O contador consultivo será o parceiro essencial para auxiliar as empresas na comprovação desses requisitos, especialmente na demonstração da capacidade financeira e na elaboração do plano de negócios exigido.
A questão legal crucial: ativos virtuais e o mercado de câmbio
A Resolução BCB nº 521 é a que traz a maior implicação legal e o ponto de maior debate, ao incluir a prestação de serviços de ativos virtuais no contexto do mercado de câmbio.
O Art. 76-A lista as atividades que passam a ser consideradas operações cambiais, destacando-se:
Art. 76-A. Está incluída no mercado de câmbio a prestação de serviços de ativos virtuais que compreenda as seguintes atividades ou operações: (...) III - transferência de ativo virtual de ou para carteira autocustodiada que não envolva pagamento ou transferência internacional com ativos virtuais;
Análise opinativa: o fim das operações P2P não autorizadas?
O inciso III do Art. 76-A da Resolução 521, ao classificar a transferência para carteira autocustodiada como uma operação de câmbio (quando realizada por uma SPSAV), levanta uma questão jurídica de extrema relevância para o mercado P2P (Peer-to-Peer) e para o investidor individual.
A Lei nº 14.286/2021, o Novo Marco Legal do Câmbio, é clara em seu Art. 3º:
Art. 3º As operações no mercado de câmbio podem ser realizadas somente por meio de instituições autorizadas a operar nesse mercado pelo Banco Central do Brasil, observadas as condições e os limites estabelecidos pelo Conselho Monetário Nacional e pelo Banco Central do Brasil.
O risco de ilegalidade
Se a transferência de um ativo virtual para uma carteira autocustodiada (como uma hardware wallet ou carteira de software pessoal) é definida como uma operação de câmbio pela regulamentação do BCB, e se essa operação é realizada por um indivíduo (não autorizado) no contexto de uma transação P2P (compra e venda de criptoativos entre duas pessoas), surge um forte argumento de que essa transação pode ser enquadrada como uma operação de câmbio não autorizada.
Apesar de a Resolução 521 se aplicar diretamente às SPSAVs, a inclusão dessa atividade no rol de operações cambiais sinaliza a intenção do regulador de supervisionar o fluxo de ativos virtuais. O investidor que realiza uma operação P2P e, em seguida, transfere o ativo para sua carteira autocustodiada, pode estar, tecnicamente, realizando uma etapa de uma operação que o BCB classificou como de câmbio, sem a devida autorização legal.
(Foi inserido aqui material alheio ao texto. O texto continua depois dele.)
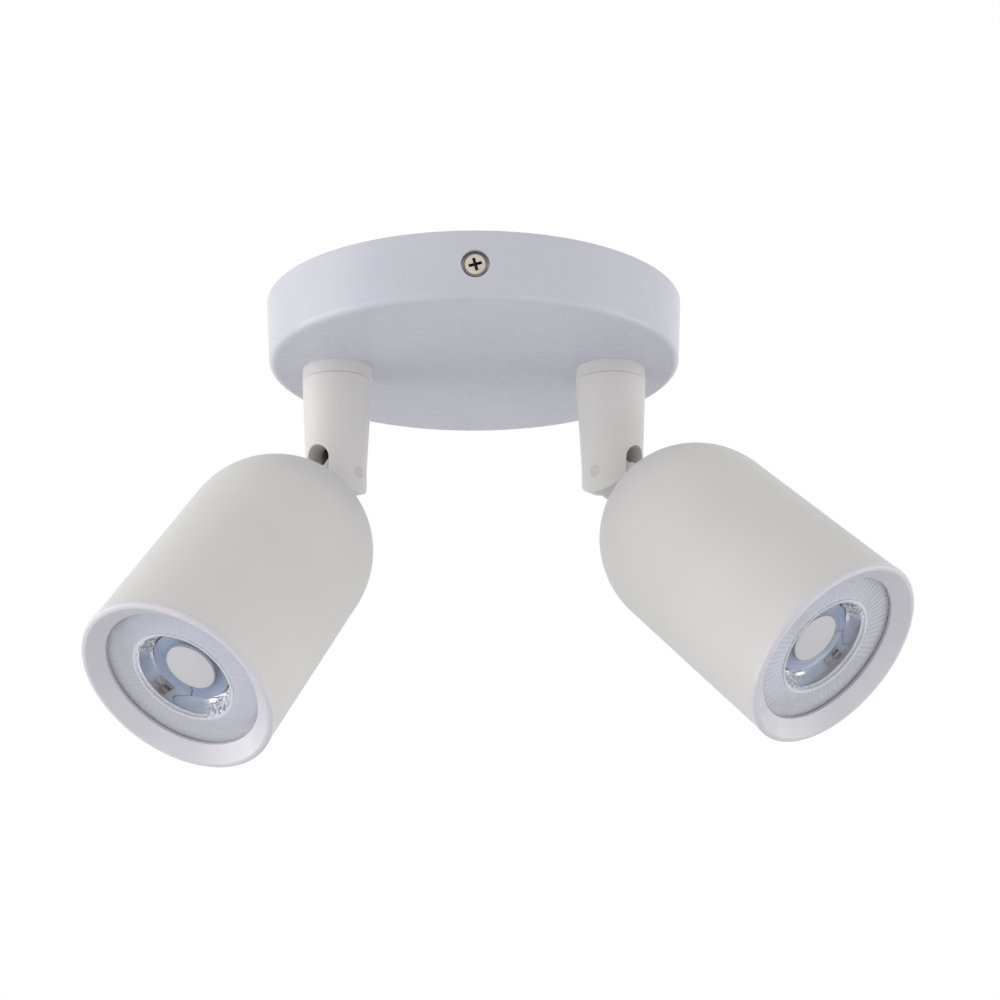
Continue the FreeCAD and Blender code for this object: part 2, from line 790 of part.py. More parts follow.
# ---- lampholder and wires in the head ----
def lampholder():
    """A ceramic body with a pocket for each contact pin and two screw holes."""
    edge = holder_edge_chamfer
    body = along_head([
        (0, holder_back), (holder_radius - edge, holder_back), (holder_radius, holder_back + edge),
        (holder_radius, holder_front - edge), (holder_radius - edge, holder_front), (0, holder_front),
    ])
    pocket_end = -holder_front + holder_pocket_depth
    head_hole_end = -holder_front + holder_screw_head_height + screw_head_gap
    head_hole_radius = holder_screw_head_radius + screw_head_gap
    for x, y in pin_places:
        body = body.cut(upright(holder_pocket_radius, -holder_front, pocket_end, x, y))
        body = body.cut(upright(holder_wire_hole_radius, -holder_front, -holder_back, x, y))
    for x in boss_places:
        body = body.cut(upright(head_hole_radius, -holder_front, head_hole_end, x))
        body = body.cut(upright(holder_screw_radius, -holder_front, -holder_back, x))
    return body


def holder_screws():
    """The two screws that hold the lampholder to the bosses."""
    face = holder_front - screw_head_gap
    shank_length = face - holder_screw_head_height - holder_back + holder_screw_in_boss
    screws = []
    for x in boss_places:
        piece = screw(holder_screw_head_radius, holder_screw_head_height, holder_screw_radius, shank_length)
        piece.rotate(ORIGIN, ALONG_X, 180)
        screws.append(piece.translated(Vector(x, 0, -face)))
    return screws


def head_wires():
    """The same two wires from the tongue to the back of the lampholder."""
    wires = []
    for (pin_x, pin_y), across in zip(pin_places, (-wire_spread, wire_spread)):
        points = [
            Vector(wire_offset, across, -tilt_wire_end),
            Vector(wire_offset, across, -head_wire_straight_end),
            Vector(pin_x, pin_y, -head_wire_turn_end),
            Vector(pin_x, pin_y, -holder_back - head_wire_in_holder),
        ]
        wires.append(wire_along(points, wire_radius, head_wire_bend))
    return wires


# ---- lamp ----
def lamp_shell():
    """The lamp's outer cup, which carries the lens in its rim and stands on the cap."""
    seat = lamp_radius - lamp_wall
    ledge = seat - lamp_wall / 2
    waist = lamp_radius - lamp_waist_inset
    lens_back = lens_ledge + lens_thickness
    return in_lamp([
        (lamp_radius, 0), (lamp_radius, lamp_rim_depth), (waist, lamp_waist_depth),
        (lamp_neck_radius, lamp_neck_depth), (lamp_neck_radius - lamp_wall, lamp_neck_depth),
        (waist - lamp_wall, lamp_waist_depth), (ledge, lamp_rim_depth), (ledge, lens_back),
        (seat, lens_back), (seat, 0),
    ])


def lamp_lens():
    """A clear disc with a recessed bowl in its middle; the bowl's floor holds the frosted disc."""
    edge = lamp_radius - lamp_wall - lens_seat_gap
    back = lens_ledge + lens_thickness
    hole = disc_radius + lens_seat_gap
    rim_inner = lens_rim_radius - lens_rim_width
    floor_back = lens_floor_depth + lens_thickness
    floor_back_radius = lens_floor_radius - lens_thickness / 2
    return in_lamp([
        (edge, lens_ledge), (edge, back), (rim_inner, back), (floor_back_radius, floor_back),
        (hole, floor_back), (hole, lens_floor_depth), (lens_floor_radius, lens_floor_depth),
        (rim_inner, 0), (lens_rim_radius, 0), (lens_rim_radius, lens_ledge),
    ])


def lamp_disc():
    """The frosted disc in the bowl's floor, whose face is slightly domed."""
    edge_level = lens_floor_depth - disc_crown - lens_front
    back_level = edge_level + disc_thickness
    top = (0, edge_level - disc_crown)
    middle = (disc_radius / 2, edge_level - disc_crown * disc_middle_share)
    edge = (disc_radius, edge_level)
    back_edge = (disc_radius, back_level)
    back = (0, back_level)
    edges = [arc(top, middle, edge), line(edge, back_edge), line(back_edge, back), line(back, top)]
    return about_head_axis(turned_edges(edges))


def lamp_board():
    """The round board that carries the light chip and the small electronic parts."""
    back = board_depth + board_thickness
    return in_lamp([(0, board_depth), (board_radius, board_depth), (board_radius, back), (0, back)])


def lamp_chip():
    """The light-emitting chip in the middle of the board."""
    front = board_depth - chip_height
    return in_lamp([(0, front), (chip_radius, front), (chip_radius, board_depth), (0, board_depth)])


def lamp_small_parts(turn):
    """Four small electronic parts, two by two, near the edge of the board."""
    parts = []
    step_out = (small_part_length + small_part_gap) / 2
    step_across = (small_part_width + small_part_gap) / 2
    low = board_depth - small_part_height - lens_front
    for out in (-step_out, step_out):
        for across in (-step_across, step_across):
            x = board_radius - small_part_inset + out
            piece = box(x - small_part_length / 2, x + small_part_length / 2, across - small_part_width / 2,
                        across + small_part_width / 2, low, low + small_part_height)
            piece.rotate(ORIGIN, ALONG_Z, turn)
            parts.append(about_head_axis(piece))
    return parts


def lamp_driver():
    """The tube behind the board that holds the lamp's electronics."""
    start = board_depth + board_thickness
    inner = driver_radius - driver_wall
    return in_lamp([(inner, start), (driver_radius, start), (driver_radius, driver_end), (inner, driver_end)])


def lamp_cap():
    """The lamp's cap: a flange under the neck, a tapered body round the driver tube, two pin holes."""
    flange_end = lamp_neck_depth + lamp_flange_height
    body = in_lamp([
        (driver_radius, lamp_neck_depth), (lamp_neck_radius, lamp_neck_depth),
        (lamp_neck_radius, flange_end), (lamp_cap_radius, flange_end), (lamp_cap_end_radius, lamp_length),
        (0, lamp_length), (0, driver_end), (driver_radius, driver_end),
    ])
    for x, y in pin_places:
        body = body.cut(upright(lamp_pin_radius, -cap_end - lamp_pin_root, -cap_end, x, y))
    return body


def lamp_pins():
    """Two contact pins with a wider head each."""
    stem_end = -cap_end + lamp_pin_stem
    pins = []
    for x, y in pin_places:
        stem = upright(lamp_pin_radius, -cap_end - lamp_pin_root, stem_end, x, y)
        head = upright(lamp_pin_head_radius, stem_end, stem_end + lamp_pin_head_height, x, y)
        pins.append(stem.fuse(head))
    return pins


# ---- write the base ----
save("canopy_cover", canopy_cover())
save("mounting_strap", mounting_strap())
save("cover_screws", *cover_screws())
save("terminal_block", terminal_block())
save("terminal_tubes", *terminal_tubes())
save("terminal_screws", *terminal_screws())
save("block_screw", block_screw())
save("earth_screw", earth_screw())
save("earth_lug", earth_lug())
save("earth_wire", earth_wire())
save("brown_wires", *[port_wire(side, pole_places[0]) for side in SIDES.values()])
save("blue_wires", *[port_wire(side, pole_places[1]) for side in SIDES.values()])
save("swivel_washers", *[swivel_washer(side) for side in SIDES.values()])

# ---- write the two arms and the two heads ----
for name, side in SIDES.items():
    at_arm = arm_frame(side)
    at_head = head_frame(side)
    tilt_angle = right_tilt if side > 0 else left_tilt
    parts_turn = right_small_parts_turn if side > 0 else left_small_parts_turn

    save(f"{name}_canopy_lead", canopy_lead(side))
    save(f"{name}_collar", collar(side))
    save(f"{name}_swivel_tube", swivel_tube(side))
    save(f"{name}_swivel_nut", swivel_nut(side))
    save(f"{name}_arm", placed(arm(), at_arm))
    save(f"{name}_pivot_pin", placed(pivot_pin(), at_arm))
    save(f"{name}_arm_lead", placed(arm_lead(), at_arm))
    save(f"{name}_tilt_wires", *[placed(wire, at_arm) for wire in tilt_wires(tilt_angle)])

    save(f"{name}_housing", placed(housing(), at_head))
    save(f"{name}_bezel", placed(bezel(), at_head))
    save(f"{name}_lampholder", placed(lampholder(), at_head))
    save(f"{name}_holder_screws", *[placed(piece, at_head) for piece in holder_screws()])
    save(f"{name}_head_wires", *[placed(wire, at_head) for wire in head_wires()])
    save(f"{name}_lamp_shell", placed(lamp_shell(), at_head))
    save(f"{name}_lamp_lens", placed(lamp_lens(), at_head))
    save(f"{name}_lamp_disc", placed(lamp_disc(), at_head))
    save(f"{name}_lamp_board", placed(lamp_board(), at_head))
    save(f"{name}_lamp_chip", placed(lamp_chip(), at_head))
    save(f"{name}_lamp_small_parts", *[placed(piece, at_head) for piece in lamp_small_parts(parts_turn)])
    save(f"{name}_lamp_driver", placed(lamp_driver(), at_head))
    save(f"{name}_lamp_cap", placed(lamp_cap(), at_head))
    save(f"{name}_lamp_pins", *[placed(pin, at_head) for pin in lamp_pins()])
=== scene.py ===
# %% [markdown]
# # A twin spotlight, dressed for its portrait
# The lamp comes in as a finished set of solid pieces: a round canopy for the
# ceiling, two arms that turn under it, and two heads that tilt on the arms.
# This lesson gives every piece its surface, swaps a few plain pieces for finer
# ones, and sets up a camera and lights as a product photographer would.

# %% Load the pieces
import json
import math

import bpy
import numpy as np
from mathutils import Matrix, Vector


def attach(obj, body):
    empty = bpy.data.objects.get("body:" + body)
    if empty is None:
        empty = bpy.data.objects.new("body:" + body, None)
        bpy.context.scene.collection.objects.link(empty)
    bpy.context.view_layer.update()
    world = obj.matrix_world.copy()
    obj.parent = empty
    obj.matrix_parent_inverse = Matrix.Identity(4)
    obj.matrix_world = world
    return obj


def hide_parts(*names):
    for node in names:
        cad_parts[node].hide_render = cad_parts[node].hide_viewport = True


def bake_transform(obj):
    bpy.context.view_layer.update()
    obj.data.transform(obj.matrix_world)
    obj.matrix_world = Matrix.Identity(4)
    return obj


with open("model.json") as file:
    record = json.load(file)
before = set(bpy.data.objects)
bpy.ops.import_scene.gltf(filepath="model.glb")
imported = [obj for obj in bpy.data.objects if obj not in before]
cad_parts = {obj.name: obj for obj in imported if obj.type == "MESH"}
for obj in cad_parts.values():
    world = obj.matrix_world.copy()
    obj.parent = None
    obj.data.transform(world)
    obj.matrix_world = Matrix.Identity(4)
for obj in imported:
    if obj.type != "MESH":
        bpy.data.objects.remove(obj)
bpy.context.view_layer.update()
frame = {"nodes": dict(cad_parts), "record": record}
MM = 0.001

# %% [markdown]
# ## The camera
# A long lens far away flattens the heads less than a short one close by, so the
# distance matters as much as the angle. The camera here stands three quarters of
# a metre off, a little below the lamp and looking up. It could be turned with
# angles, but building its three axes by hand shows what an orientation is: where
# right, up and backwards point.

# %% The camera
camera_distance = 768.98 * MM
camera_azimuth, camera_below, camera_roll = (math.radians(a) for a in (-0.381, 20.427, -0.325))
aim = Vector((7.283, 0, -58.188)) * MM
picture_side, focal_pixels = 1000, 2631.54

stand = camera_distance * Vector((
    math.sin(camera_azimuth) * math.cos(camera_below),
    -math.cos(camera_azimuth) * math.cos(camera_below),
    -math.sin(camera_below),
))
forward = (aim - stand).normalized()
level = forward.cross(Vector((0, 0, 1))).normalized()
upward = level.cross(forward)
right = level * math.cos(camera_roll) + upward * math.sin(camera_roll)
up = upward * math.cos(camera_roll) - level * math.sin(camera_roll)

camera = bpy.data.objects.new("camera", bpy.data.cameras.new("camera"))
bpy.context.scene.collection.objects.link(camera)
camera.matrix_world = Matrix.Translation(stand) @ Matrix((right, up, -forward)).transposed().to_4x4()
camera.data.sensor_width = 36
camera.data.lens = focal_pixels / picture_side * camera.data.sensor_width
bpy.context.scene.camera = camera
bpy.context.scene.view_settings.view_transform = "Standard"
print("camera at", [round(value, 4) for value in stand], "lens", round(camera.data.lens, 2))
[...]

Implicações para o contador
Para o profissional contábil, essa interpretação é um alerta máximo. É fundamental orientar os clientes sobre o risco de realizar operações P2P, que historicamente eram vistas como fora do alcance regulatório. A partir de 2026, a movimentação de ativos virtuais para carteiras autocustodiadas, mesmo que não envolva uma remessa internacional direta, pode ser interpretada como uma violação do Art. 3º da Lei nº 14.286/2021, sujeitando o indivíduo ou a empresa a penalidades severas.
A regulamentação do BCB, portanto, não apenas formaliza o mercado institucional, mas também lança uma sombra de incerteza legal sobre a prática do P2P, exigindo que o contador se posicione como um consultor de compliance e risco legal.
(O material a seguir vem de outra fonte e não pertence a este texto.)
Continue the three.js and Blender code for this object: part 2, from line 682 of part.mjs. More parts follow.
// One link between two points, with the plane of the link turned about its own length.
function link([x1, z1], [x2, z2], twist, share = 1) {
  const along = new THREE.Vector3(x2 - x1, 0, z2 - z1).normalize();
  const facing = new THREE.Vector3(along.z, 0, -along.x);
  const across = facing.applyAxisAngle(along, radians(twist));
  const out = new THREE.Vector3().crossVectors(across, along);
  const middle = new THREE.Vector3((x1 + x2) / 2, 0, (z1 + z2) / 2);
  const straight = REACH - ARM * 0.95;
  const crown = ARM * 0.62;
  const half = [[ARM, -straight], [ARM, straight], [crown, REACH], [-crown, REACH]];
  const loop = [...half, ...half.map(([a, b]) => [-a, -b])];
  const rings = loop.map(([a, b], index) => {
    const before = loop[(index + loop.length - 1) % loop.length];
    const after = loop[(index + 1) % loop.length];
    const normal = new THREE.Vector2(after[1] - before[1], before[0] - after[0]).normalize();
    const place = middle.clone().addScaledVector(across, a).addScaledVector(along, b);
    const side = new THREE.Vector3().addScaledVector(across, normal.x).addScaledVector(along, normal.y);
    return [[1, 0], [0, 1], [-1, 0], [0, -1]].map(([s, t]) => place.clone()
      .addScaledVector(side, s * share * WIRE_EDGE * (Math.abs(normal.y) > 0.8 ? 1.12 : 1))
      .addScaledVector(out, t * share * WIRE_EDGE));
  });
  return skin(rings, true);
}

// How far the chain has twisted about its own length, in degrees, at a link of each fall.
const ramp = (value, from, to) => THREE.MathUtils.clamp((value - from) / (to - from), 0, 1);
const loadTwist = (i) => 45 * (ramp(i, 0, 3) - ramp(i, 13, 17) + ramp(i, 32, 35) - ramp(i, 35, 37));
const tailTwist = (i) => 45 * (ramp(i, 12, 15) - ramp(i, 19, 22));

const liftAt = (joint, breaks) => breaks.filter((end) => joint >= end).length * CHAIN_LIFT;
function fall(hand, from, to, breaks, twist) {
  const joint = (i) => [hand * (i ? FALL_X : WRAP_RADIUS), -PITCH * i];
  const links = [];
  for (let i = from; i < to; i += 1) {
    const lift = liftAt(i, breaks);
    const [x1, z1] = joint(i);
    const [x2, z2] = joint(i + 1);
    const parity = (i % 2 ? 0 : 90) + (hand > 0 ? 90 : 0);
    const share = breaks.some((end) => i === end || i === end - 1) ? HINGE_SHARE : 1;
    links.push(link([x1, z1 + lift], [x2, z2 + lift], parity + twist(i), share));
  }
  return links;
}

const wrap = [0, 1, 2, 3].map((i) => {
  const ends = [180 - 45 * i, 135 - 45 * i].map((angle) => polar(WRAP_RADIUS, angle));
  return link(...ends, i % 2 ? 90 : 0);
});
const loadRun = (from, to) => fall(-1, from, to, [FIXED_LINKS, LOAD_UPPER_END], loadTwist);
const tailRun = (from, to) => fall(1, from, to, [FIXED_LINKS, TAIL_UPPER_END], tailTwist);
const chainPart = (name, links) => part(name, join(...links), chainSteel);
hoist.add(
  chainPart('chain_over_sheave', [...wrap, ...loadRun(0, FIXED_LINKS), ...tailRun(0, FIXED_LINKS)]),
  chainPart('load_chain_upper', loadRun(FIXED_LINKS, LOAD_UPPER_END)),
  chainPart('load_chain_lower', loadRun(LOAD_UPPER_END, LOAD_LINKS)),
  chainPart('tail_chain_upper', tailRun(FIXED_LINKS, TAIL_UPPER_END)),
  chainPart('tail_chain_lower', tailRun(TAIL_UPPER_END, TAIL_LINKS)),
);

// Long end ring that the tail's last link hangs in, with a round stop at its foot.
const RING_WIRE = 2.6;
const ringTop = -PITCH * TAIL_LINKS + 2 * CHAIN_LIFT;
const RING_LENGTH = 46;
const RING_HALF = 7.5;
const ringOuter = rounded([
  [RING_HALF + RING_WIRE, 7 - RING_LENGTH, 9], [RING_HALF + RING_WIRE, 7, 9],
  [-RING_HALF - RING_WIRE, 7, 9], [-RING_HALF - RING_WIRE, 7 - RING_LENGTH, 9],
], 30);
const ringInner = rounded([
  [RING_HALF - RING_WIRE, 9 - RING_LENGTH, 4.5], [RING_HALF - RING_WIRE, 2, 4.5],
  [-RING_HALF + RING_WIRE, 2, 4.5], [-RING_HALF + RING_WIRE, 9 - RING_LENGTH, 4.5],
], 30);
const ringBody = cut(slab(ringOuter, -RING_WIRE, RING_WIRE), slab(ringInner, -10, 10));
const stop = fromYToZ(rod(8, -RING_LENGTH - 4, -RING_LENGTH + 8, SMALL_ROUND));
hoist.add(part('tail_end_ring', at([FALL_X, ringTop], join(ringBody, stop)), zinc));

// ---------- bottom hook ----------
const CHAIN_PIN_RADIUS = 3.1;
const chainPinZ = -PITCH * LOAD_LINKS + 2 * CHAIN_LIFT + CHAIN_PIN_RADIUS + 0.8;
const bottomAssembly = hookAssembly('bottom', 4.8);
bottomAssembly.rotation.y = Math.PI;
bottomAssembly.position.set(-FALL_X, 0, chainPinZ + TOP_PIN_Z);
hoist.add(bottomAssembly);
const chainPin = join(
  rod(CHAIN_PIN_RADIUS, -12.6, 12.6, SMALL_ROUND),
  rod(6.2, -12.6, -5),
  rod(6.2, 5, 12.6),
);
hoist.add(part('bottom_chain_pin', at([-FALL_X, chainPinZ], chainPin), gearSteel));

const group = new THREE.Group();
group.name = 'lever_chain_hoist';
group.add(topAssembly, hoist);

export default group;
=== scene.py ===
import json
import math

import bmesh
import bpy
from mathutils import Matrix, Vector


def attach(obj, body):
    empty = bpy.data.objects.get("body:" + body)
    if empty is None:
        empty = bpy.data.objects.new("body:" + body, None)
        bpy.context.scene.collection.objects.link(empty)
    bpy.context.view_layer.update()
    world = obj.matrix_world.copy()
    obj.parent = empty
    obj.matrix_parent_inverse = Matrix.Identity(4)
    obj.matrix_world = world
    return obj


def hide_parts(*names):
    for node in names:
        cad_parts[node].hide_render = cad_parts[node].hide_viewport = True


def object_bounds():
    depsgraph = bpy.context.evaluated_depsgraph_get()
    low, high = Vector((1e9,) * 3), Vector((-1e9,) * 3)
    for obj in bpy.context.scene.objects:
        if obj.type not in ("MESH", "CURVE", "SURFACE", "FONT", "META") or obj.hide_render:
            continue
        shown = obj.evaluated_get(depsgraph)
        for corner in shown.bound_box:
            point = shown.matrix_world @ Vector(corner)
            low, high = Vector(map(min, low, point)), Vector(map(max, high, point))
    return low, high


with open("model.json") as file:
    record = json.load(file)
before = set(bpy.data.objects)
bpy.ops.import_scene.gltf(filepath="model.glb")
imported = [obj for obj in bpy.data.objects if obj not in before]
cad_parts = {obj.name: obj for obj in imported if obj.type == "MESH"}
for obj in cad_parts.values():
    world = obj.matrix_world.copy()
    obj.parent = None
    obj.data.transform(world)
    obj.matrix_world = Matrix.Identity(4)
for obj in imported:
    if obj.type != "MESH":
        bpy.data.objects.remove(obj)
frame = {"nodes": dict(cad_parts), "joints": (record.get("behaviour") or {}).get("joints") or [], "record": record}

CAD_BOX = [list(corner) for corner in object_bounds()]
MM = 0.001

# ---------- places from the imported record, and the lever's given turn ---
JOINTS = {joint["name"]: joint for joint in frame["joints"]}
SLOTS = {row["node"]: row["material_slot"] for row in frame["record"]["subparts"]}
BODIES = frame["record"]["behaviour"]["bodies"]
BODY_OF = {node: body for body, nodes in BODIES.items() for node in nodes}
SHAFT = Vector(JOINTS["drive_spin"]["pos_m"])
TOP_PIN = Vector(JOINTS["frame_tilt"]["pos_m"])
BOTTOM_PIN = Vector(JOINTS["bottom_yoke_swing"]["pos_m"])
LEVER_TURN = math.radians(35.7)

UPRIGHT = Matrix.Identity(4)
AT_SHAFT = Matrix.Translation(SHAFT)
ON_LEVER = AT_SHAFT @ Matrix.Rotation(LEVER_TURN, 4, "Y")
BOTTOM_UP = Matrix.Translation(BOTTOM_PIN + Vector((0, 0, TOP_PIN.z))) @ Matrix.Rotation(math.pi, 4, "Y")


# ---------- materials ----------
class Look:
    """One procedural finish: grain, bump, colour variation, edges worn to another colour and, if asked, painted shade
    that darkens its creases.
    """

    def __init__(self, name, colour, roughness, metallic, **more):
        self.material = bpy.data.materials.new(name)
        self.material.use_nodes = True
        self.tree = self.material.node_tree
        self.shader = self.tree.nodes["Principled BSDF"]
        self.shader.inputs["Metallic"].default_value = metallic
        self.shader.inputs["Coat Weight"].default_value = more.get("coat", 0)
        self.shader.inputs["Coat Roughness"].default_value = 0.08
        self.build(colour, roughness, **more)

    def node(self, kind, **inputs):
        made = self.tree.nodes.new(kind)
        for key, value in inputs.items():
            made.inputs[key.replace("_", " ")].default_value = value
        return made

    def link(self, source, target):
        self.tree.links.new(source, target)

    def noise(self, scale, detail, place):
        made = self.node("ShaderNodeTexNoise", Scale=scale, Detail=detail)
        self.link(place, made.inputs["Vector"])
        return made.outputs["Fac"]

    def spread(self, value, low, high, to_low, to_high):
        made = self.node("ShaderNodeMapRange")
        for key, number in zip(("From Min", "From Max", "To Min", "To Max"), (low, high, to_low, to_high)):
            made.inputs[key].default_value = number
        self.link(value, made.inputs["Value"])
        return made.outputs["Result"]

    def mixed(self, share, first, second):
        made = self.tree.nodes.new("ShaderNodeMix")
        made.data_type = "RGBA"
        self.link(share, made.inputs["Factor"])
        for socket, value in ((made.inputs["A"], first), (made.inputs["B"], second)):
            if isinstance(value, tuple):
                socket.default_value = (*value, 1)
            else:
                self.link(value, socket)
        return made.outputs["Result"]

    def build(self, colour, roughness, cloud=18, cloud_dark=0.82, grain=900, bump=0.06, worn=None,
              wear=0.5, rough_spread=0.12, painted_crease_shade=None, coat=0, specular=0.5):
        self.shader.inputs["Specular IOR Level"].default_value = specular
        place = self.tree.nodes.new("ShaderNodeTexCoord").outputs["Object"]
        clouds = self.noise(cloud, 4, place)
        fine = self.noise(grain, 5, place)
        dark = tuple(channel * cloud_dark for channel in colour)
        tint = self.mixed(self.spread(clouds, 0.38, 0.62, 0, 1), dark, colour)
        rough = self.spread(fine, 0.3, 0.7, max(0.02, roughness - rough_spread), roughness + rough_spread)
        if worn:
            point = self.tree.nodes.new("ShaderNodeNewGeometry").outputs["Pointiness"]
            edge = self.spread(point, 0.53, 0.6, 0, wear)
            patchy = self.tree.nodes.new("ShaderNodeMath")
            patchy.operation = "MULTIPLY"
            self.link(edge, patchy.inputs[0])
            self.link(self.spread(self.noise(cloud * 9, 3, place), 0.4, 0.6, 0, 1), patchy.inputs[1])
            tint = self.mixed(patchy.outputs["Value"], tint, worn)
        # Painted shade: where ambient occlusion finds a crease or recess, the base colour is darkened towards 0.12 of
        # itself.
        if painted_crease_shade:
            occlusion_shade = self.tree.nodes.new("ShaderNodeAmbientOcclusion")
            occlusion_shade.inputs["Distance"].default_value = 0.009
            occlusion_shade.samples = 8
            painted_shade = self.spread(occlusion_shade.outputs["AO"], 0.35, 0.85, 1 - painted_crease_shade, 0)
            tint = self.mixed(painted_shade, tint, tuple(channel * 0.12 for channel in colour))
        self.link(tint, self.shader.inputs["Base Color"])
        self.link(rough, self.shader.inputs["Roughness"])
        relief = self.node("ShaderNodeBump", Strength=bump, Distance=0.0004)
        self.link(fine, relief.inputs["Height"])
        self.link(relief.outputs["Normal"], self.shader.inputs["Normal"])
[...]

O papel estratégico do contador
A nova regulamentação transforma o contador em um agente de mitigação de risco legal. As exigências de governança, PLD/FT e a potencial criminalização de operações P2P não autorizadas criam uma demanda urgente por serviços especializados.
O profissional contábil deve se aprofundar nas Resoluções BCB nº 519, 520 e 521 para orientar seus clientes sobre:
- A adequação legal das operações de ativos virtuais.
- A estruturação societária e de compliance para as SPSAVs.
- O risco legal das operações P2P e a necessidade de migração para plataformas autorizadas.
- O registro correto das operações cambiais e de capitais internacionais envolvendo ativos virtuais.
A regulamentação do BCB é um divisor de águas que exige uma nova postura do mercado e, sobretudo, do profissional contábil.